What needs to be done
Exactly and only the lines from the one containing "const ringGroup = new THREE.Group();" through the one containing "for node in" are to be repeated, both ends included.
======== Supplied information
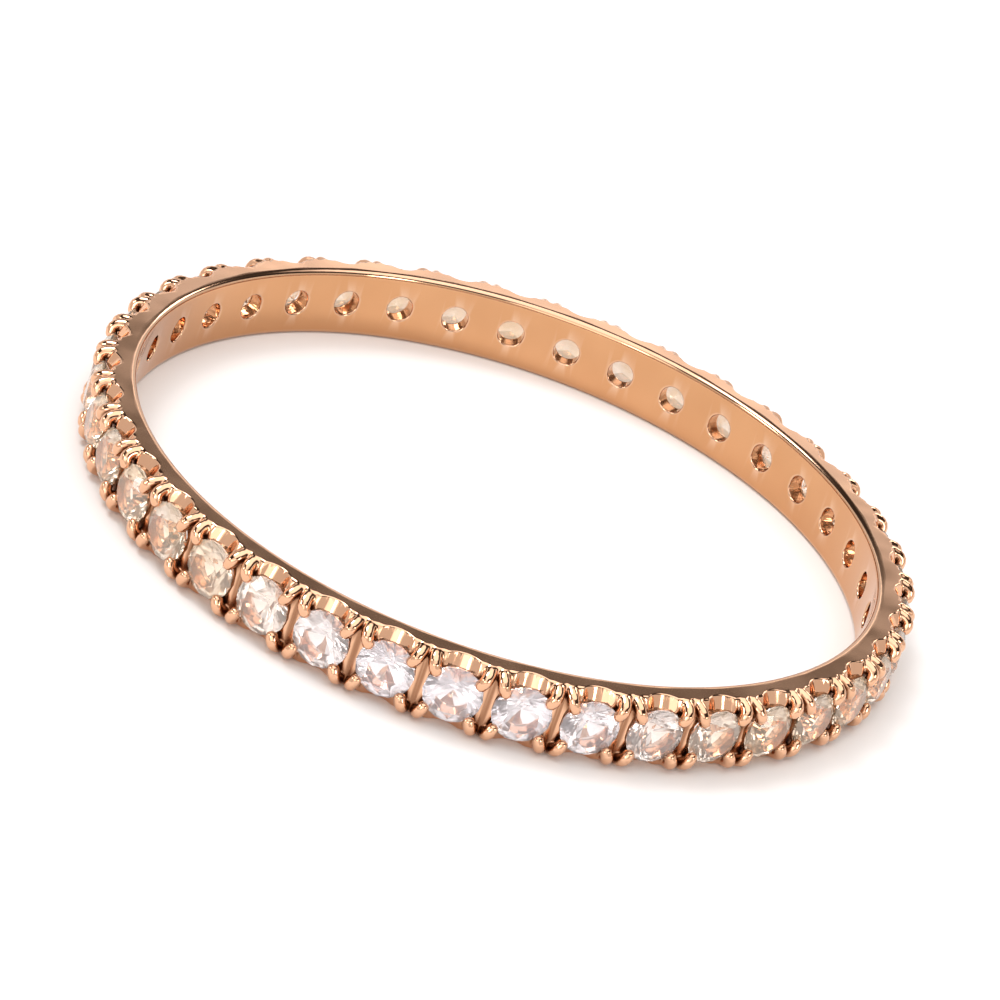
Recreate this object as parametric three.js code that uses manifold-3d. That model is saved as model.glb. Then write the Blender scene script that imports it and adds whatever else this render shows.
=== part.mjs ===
// A stone-set eternity band that stacks with others of its kind, lying on its side.
// Millimetres, +Z up along the ring's axis; the origin is the middle of the lower side face's plane.
import * as THREE from "three";
import { mergeVertices } from "three/addons/utils/BufferGeometryUtils.js";
import Module from "manifold-3d";

// Band
const INNER_RADIUS = 8.65; // a 17.3 mm finger hole
const WIDTH = 1.7; // between the two side faces
const SHOULDER_RADIUS = 9.2; // where the flat side faces end
const OUTER_RADIUS = 9.32; // top of the metal between the stones
const SHOULDER_WIDTH = 1.24; // width of the band at its outer radius
const EDGE_CHAMFER = 0.05; // on the two inner edges
const RING_SEGMENTS_PER_STONE = 2;

// Stones
const STONE_COUNT = 39;
const STONE_RADIUS = 0.65;
const GIRDLE_RADIUS = 9.38; // distance of each girdle's middle from the ring's axis
const GIRDLE_HALF = 0.02; // half the girdle's thickness
const CROWN_ANGLE = THREE.MathUtils.degToRad(34);
const PAVILION_ANGLE = THREE.MathUtils.degToRad(40.8);
const TABLE_RADIUS = 0.57 * STONE_RADIUS;
const STAR_RADIUS = 0.8 * STONE_RADIUS; // where star, kite and upper girdle facets meet
const LOWER_HALF_RADIUS = 0.22 * STONE_RADIUS; // where the lower girdle facets end
const STONE_TURN = THREE.MathUtils.degToRad(137.5); // from one stone to the next, about its own axis

// Seats
const SEAT_GAP = 0.025; // between stone and metal
const SEAT_SIDES = 10;
const HOLE_RADIUS = 0.31; // through the inner wall, behind each stone

// Scallops, one beside each stone at both edges
const SCALLOP_RADIUS = 0.52;
const SCALLOP_FLOOR_EDGE = 9.05; // distance of the floor from the ring's axis, at the side face
const SCALLOP_SLOPE = THREE.MathUtils.degToRad(25); // the floor rises towards the stone
const SCALLOP_LENGTH = 0.9;
const SCALLOP_SIDES = 8;

// Prongs: each leans from the band's edge over its stone's rim
const PRONG_RADIUS = 0.14;
const PRONG_TIP_RADIUS = 0.125;
const PRONG_SIDES = 4;
const PRONG_ROOT = { along: 0.13, radius: 9.1, across: 0.705 };
const PRONG_TIP = { along: 0.245, radius: 9.59, across: 0.5 };

const PITCH_ANGLE = (2 * Math.PI) / STONE_COUNT;
const CROWN_HEIGHT = (STONE_RADIUS - TABLE_RADIUS) * Math.tan(CROWN_ANGLE);
const PAVILION_DEPTH = STONE_RADIUS * Math.tan(PAVILION_ANGLE);

const metal = new THREE.MeshStandardMaterial({ color: 0xd99a72, roughness: 0.18, metalness: 1 });
const gem = new THREE.MeshStandardMaterial({ color: 0xf1dfe0, roughness: 0.05, metalness: 0 });

const wasm = await Module();
wasm.setup();

// A closed three.js geometry as a manifold-3d solid.
function solid(geometry) {
  const bare = geometry.clone();
  bare.deleteAttribute("normal");
  bare.deleteAttribute("uv");
  const merged = mergeVertices(bare, 1e-5);
  return new wasm.Manifold(
    new wasm.Mesh({
      numProp: 3,
      vertProperties: merged.getAttribute("position").array,
      triVerts: new Uint32Array(merged.index.array),
    }),
  );
}

function geometryOf(manifold) {
  const mesh = manifold.getMesh();
  const geometry = new THREE.BufferGeometry();
  geometry.setAttribute("position", new THREE.BufferAttribute(mesh.vertProperties, 3));
  geometry.setIndex(new THREE.BufferAttribute(mesh.triVerts, 1));
  geometry.computeVertexNormals();
  return geometry;
}

// A profile of [radius, height] pairs turned about +Y.
function turned(profile, segments) {
  return new THREE.LatheGeometry(
    profile.map(([radius, height]) => new THREE.Vector2(radius, height)),
    segments,
  );
}

// The frame of a stone: +Y points away from the ring's axis through the stone, +Z stays up.
function stoneFrame(index) {
  return new THREE.Matrix4()
    .makeRotationZ(index * PITCH_ANGLE - Math.PI / 2)
    .multiply(new THREE.Matrix4().makeTranslation(0, GIRDLE_RADIUS, WIDTH / 2));
}

function blank() {
  const half = WIDTH / 2;
  const top = SHOULDER_WIDTH / 2;
  const profile = [
    [INNER_RADIUS, EDGE_CHAMFER - half],
    [INNER_RADIUS + EDGE_CHAMFER, -half],
    [SHOULDER_RADIUS, -half],
    [OUTER_RADIUS, -top],
    [OUTER_RADIUS, top],
    [SHOULDER_RADIUS, half],
    [INNER_RADIUS + EDGE_CHAMFER, half],
    [INNER_RADIUS, half - EDGE_CHAMFER],
    [INNER_RADIUS, EDGE_CHAMFER - half],
  ];
  return turned(profile, RING_SEGMENTS_PER_STONE * STONE_COUNT)
    .rotateX(Math.PI / 2)
    .translate(0, 0, half);
}

// The stone's own outline with the gap around it, and the hole behind it.
function seatCutter() {
  const grow = 1 / Math.cos(Math.PI / SEAT_SIDES); // flats, not corners, clear the stone
  const rim = (STONE_RADIUS + SEAT_GAP) * grow;
  const hole = HOLE_RADIUS * grow;
  const ledge = -GIRDLE_HALF - SEAT_GAP;
  const coneFoot = ledge - (rim - hole) * Math.tan(PAVILION_ANGLE);
  const profile = [
    [0, INNER_RADIUS - GIRDLE_RADIUS - 0.2],
    [hole, INNER_RADIUS - GIRDLE_RADIUS - 0.2],
    [hole, coneFoot],
    [rim, ledge],
    [rim, GIRDLE_HALF],
    [TABLE_RADIUS * grow, GIRDLE_HALF + SEAT_GAP + CROWN_HEIGHT],
    [0, GIRDLE_HALF + SEAT_GAP + CROWN_HEIGHT],
  ];
  return turned(profile, SEAT_SIDES);
}

// One edge's scallop cutter in a stone's frame; side is 1 for the upper edge and -1 for the lower.
function scallopCutter(side) {
  return new THREE.CylinderGeometry(SCALLOP_RADIUS, SCALLOP_RADIUS, SCALLOP_LENGTH, SCALLOP_SIDES)
    .rotateX(Math.PI / 2)
    .translate(0, SCALLOP_RADIUS, 0)
    .rotateX(side * SCALLOP_SLOPE)
    .translate(0, SCALLOP_FLOOR_EDGE - GIRDLE_RADIUS, (side * WIDTH) / 2);
}

// A point beside a stone in the stone's frame. along is measured round the ring from the plane
// halfway to the next stone, radius from the ring's axis and across from the middle of the width.
function prongPoint({ along, radius, across }, sideways, edge) {
  const angle = PITCH_ANGLE / 2 - along / radius;
  return new THREE.Vector3(
    sideways * radius * Math.sin(angle),
    radius * Math.cos(angle) - GIRDLE_RADIUS,
    edge * across,
  );
}

// One prong in a stone's frame; sideways and edge are 1 or -1.
function prong(sideways, edge) {
  const root = prongPoint(PRONG_ROOT, sideways, edge);
  const tip = prongPoint(PRONG_TIP, sideways, edge);
  const lean = new THREE.Quaternion().setFromUnitVectors(
    new THREE.Vector3(0, 1, 0),
    tip.clone().sub(root).normalize(),
  );
  const length = root.distanceTo(tip);
  return new THREE.CylinderGeometry(PRONG_TIP_RADIUS, PRONG_RADIUS, length, PRONG_SIDES)
    .translate(0, length / 2, 0)
    .applyQuaternion(lean)
    .translate(...root.toArray());
}

// Copies of a stone-frame solid, one at each stone.
function atEveryStone(shape) {
  const copies = [];
  for (let index = 0; index < STONE_COUNT; index++) {
    copies.push(shape.transform(stoneFrame(index).elements));
  }
  return copies;
}

function band() {
  let body = solid(blank());
  for (const edge of [1, -1]) {
    for (const cutter of atEveryStone(solid(scallopCutter(edge)))) {
      body = body.subtract(cutter);
    }
    for (const sideways of [1, -1]) {
      for (const claw of atEveryStone(solid(prong(sideways, edge)))) {
        body = body.add(claw);
      }
    }
  }
  for (const cutter of atEveryStone(solid(seatCutter()))) {
    body = body.subtract(cutter);
  }
  return geometryOf(body);
}

// A round brilliant about +Y, with the middle of its girdle at the origin.
function brilliant() {
  const main = Math.PI / 4; // angle between neighbouring main facets
  const crownRise = (radius) => (STONE_RADIUS - radius) * Math.tan(CROWN_ANGLE);
  const pavilionDrop = (radius) => (STONE_RADIUS - radius) * Math.tan(PAVILION_ANGLE);
  const points = [];
  const ring = (count, firstAngle, radius, height) => {
    const first = points.length;
    for (let k = 0; k < count; k++) {
      const angle = firstAngle + (2 * Math.PI * k) / count;
      points.push(radius * Math.cos(angle), height, -radius * Math.sin(angle));
    }
    return (k) => first / 3 + (k % count);
  };
  // Star and lower-half corners lie in the planes of the main facets on each side of them.
  const inMainPlane = Math.cos(main / 2);
  const table = ring(8, 0, TABLE_RADIUS, GIRDLE_HALF + CROWN_HEIGHT);
  const star = ring(8, main / 2, STAR_RADIUS, GIRDLE_HALF + crownRise(STAR_RADIUS * inMainPlane));
  const upper = ring(16, 0, STONE_RADIUS, GIRDLE_HALF);
  const lower = ring(16, 0, STONE_RADIUS, -GIRDLE_HALF);
  const halfDrop = pavilionDrop(LOWER_HALF_RADIUS * inMainPlane);
  const half = ring(8, main / 2, LOWER_HALF_RADIUS, -GIRDLE_HALF - halfDrop);
  const culet = ring(1, 0, 0, -GIRDLE_HALF - PAVILION_DEPTH)(0);
  const index = [];
  for (let k = 0; k < 8; k++) {
    const g = 2 * k;
    if (k > 0 && k < 7) index.push(table(0), table(k), table(k + 1)); // table
    index.push(table(k), star(k), table(k + 1)); // star
    index.push(table(k), upper(g), star(k), table(k), star(k + 7), upper(g)); // kite
    index.push(star(k), upper(g), upper(g + 1), star(k), upper(g + 1), upper(g + 2)); // upper girdle
    index.push(half(k), lower(g + 1), lower(g), half(k), lower(g + 2), lower(g + 1)); // lower half
    index.push(culet, half(k), lower(g), culet, lower(g), half(k + 7)); // pavilion main
  }
  for (let g = 0; g < 16; g++) {
    index.push(upper(g), lower(g), lower(g + 1), upper(g), lower(g + 1), upper(g + 1)); // girdle
  }
  const geometry = new THREE.BufferGeometry();
  geometry.setAttribute("position", new THREE.Float32BufferAttribute(points, 3));
  geometry.setIndex(index);
  const faceted = geometry.toNonIndexed();
  faceted.computeVertexNormals();
  return faceted;
}

const ringGroup = new THREE.Group();

const bandMesh = new THREE.Mesh(band(), metal.clone());
bandMesh.name = "band";
ringGroup.add(bandMesh);

for (let index = 0; index < STONE_COUNT; index++) {
  const seat = new THREE.Group();
  stoneFrame(index).decompose(seat.position, seat.quaternion, seat.scale);
  const stone = new THREE.Mesh(brilliant(), gem.clone());
  stone.name = "stone_" + String(index + 1).padStart(2, "0");
  stone.rotation.y = index * STONE_TURN;
  seat.add(stone);
  ringGroup.add(seat);
}

export default ringGroup;
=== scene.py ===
"""Looks of the stone-set stacking ring: a finely modelled rose-gold band round the cut stones."""

import math

import bpy
import numpy as np
from mathutils import Matrix, Vector


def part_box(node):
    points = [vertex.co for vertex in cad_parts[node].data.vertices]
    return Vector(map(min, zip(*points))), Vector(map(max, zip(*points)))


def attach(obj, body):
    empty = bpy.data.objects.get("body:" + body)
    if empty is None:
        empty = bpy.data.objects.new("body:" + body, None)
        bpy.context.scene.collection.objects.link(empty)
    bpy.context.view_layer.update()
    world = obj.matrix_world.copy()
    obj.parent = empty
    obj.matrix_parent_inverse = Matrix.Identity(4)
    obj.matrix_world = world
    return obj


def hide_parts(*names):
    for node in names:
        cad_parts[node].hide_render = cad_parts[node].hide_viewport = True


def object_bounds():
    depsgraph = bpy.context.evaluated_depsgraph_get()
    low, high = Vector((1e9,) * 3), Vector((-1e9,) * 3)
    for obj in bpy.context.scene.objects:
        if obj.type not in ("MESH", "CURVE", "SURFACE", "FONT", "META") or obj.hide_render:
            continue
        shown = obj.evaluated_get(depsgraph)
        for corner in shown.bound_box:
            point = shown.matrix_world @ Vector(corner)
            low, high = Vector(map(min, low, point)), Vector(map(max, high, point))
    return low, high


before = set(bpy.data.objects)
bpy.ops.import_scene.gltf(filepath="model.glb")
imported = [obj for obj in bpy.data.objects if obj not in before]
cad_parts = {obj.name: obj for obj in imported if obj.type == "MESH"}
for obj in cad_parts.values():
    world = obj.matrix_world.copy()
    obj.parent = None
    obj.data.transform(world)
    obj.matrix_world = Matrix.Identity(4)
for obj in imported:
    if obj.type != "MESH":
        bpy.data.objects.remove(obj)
cad_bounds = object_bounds()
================
Finished task
const ringGroup = new THREE.Group();

const bandMesh = new THREE.Mesh(band(), metal.clone());
bandMesh.name = "band";
ringGroup.add(bandMesh);

for (let index = 0; index < STONE_COUNT; index++) {
  const seat = new THREE.Group();
  stoneFrame(index).decompose(seat.position, seat.quaternion, seat.scale);
  const stone = new THREE.Mesh(brilliant(), gem.clone());
  stone.name = "stone_" + String(index + 1).padStart(2, "0");
  stone.rotation.y = index * STONE_TURN;
  seat.add(stone);
  ringGroup.add(seat);
}

export default ringGroup;
=== scene.py ===
"""Looks of the stone-set stacking ring: a finely modelled rose-gold band round the cut stones."""

import math

import bpy
import numpy as np
from mathutils import Matrix, Vector


def part_box(node):
    points = [vertex.co for vertex in cad_parts[node].data.vertices]
    return Vector(map(min, zip(*points))), Vector(map(max, zip(*points)))


def attach(obj, body):
    empty = bpy.data.objects.get("body:" + body)
    if empty is None:
        empty = bpy.data.objects.new("body:" + body, None)
        bpy.context.scene.collection.objects.link(empty)
    bpy.context.view_layer.update()
    world = obj.matrix_world.copy()
    obj.parent = empty
    obj.matrix_parent_inverse = Matrix.Identity(4)
    obj.matrix_world = world
    return obj


def hide_parts(*names):
    for node in names:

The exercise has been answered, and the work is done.